Exercise requirements:
Give the number of lines in this listing that contain the word "starting", and nothing else.

-- start Materials provided --

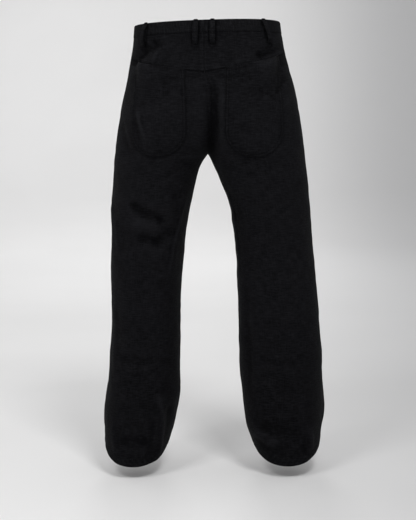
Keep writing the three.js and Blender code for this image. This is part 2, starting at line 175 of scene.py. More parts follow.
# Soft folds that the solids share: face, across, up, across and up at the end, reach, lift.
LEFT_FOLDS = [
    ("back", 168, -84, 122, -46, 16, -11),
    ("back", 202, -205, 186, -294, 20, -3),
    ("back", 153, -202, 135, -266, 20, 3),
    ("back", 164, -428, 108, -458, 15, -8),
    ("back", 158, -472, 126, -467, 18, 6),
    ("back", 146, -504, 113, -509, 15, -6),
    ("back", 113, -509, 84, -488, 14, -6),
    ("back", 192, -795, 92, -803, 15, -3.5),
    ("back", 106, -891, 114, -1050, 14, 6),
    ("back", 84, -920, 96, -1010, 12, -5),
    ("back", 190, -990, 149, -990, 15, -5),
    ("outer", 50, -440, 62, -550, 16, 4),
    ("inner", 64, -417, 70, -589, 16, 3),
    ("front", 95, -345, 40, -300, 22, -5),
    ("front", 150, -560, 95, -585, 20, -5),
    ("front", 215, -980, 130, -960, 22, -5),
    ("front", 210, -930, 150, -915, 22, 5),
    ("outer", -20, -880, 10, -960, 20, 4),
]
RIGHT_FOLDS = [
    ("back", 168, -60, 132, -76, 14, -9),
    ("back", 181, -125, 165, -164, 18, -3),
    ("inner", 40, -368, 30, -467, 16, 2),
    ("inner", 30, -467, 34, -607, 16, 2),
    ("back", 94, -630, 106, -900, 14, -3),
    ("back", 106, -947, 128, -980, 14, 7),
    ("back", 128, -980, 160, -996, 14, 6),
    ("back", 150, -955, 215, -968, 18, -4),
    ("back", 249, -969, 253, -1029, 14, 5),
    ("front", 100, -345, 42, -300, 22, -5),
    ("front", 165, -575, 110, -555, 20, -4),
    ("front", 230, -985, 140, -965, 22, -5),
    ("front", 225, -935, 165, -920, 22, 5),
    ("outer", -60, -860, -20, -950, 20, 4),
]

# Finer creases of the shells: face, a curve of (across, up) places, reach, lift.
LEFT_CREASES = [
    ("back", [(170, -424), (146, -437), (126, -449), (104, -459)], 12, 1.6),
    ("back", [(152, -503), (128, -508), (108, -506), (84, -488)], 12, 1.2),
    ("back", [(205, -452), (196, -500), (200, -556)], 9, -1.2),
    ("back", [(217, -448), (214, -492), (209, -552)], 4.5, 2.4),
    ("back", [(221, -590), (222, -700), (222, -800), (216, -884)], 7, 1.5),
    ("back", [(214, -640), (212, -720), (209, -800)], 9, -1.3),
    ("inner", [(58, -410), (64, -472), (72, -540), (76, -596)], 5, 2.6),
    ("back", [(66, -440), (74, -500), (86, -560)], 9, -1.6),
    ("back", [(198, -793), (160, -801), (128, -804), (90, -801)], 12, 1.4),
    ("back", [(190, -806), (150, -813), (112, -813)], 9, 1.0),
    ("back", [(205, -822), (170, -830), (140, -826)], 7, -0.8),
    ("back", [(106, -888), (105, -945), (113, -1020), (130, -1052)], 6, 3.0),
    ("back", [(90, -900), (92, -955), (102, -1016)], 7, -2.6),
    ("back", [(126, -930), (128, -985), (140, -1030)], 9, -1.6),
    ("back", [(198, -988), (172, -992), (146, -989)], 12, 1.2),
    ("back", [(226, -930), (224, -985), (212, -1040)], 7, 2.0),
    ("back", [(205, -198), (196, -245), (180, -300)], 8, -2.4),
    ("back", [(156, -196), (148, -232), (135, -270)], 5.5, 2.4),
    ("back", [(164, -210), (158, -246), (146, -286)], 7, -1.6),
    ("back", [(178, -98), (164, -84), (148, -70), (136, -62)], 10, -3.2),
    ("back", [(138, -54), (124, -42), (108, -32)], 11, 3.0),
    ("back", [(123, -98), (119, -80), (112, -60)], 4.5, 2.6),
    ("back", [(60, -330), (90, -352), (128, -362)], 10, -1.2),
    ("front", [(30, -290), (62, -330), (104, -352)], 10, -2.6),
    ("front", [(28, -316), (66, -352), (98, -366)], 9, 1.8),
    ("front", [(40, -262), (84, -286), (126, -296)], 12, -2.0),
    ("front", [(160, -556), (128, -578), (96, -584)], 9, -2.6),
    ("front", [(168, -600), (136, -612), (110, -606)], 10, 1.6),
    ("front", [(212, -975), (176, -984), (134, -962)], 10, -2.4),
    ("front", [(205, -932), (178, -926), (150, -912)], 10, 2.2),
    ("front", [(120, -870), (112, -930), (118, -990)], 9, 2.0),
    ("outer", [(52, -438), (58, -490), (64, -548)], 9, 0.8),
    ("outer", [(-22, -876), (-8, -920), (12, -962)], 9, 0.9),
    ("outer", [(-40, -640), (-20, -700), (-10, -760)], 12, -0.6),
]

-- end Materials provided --
-- start Materials provided --

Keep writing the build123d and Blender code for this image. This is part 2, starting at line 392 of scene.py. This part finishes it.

-- end Materials provided --
-- start Materials provided --

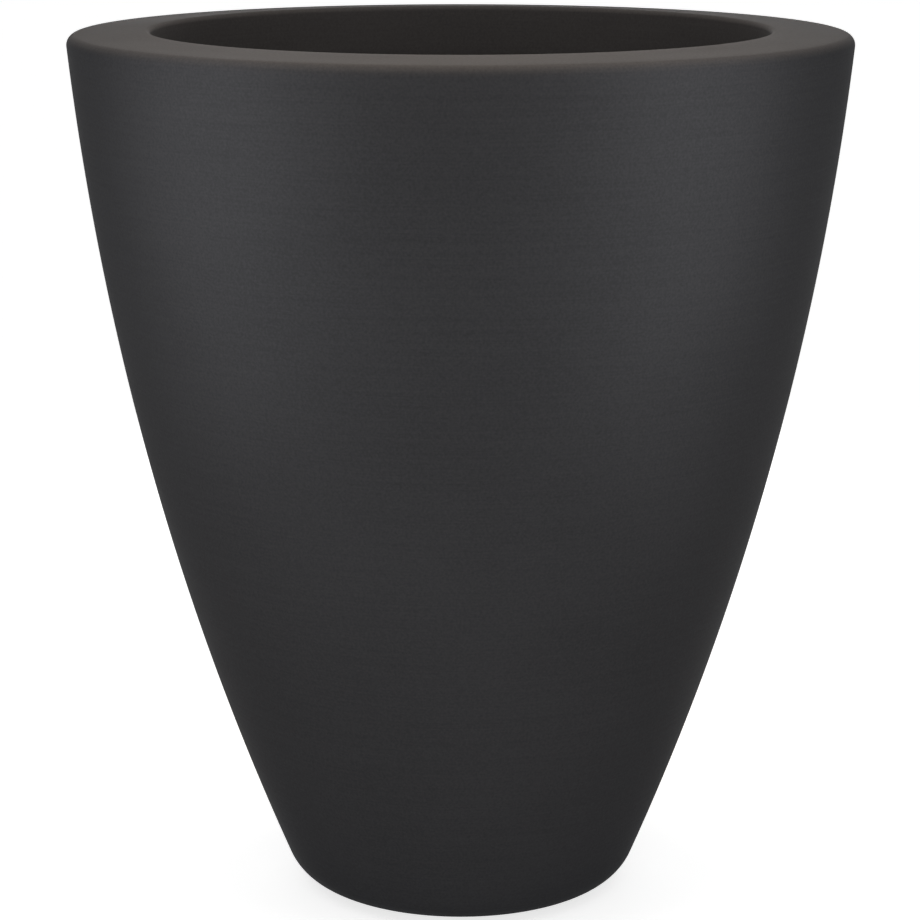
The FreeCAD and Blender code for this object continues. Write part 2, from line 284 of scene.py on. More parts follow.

-- end Materials provided --

Right answer:
2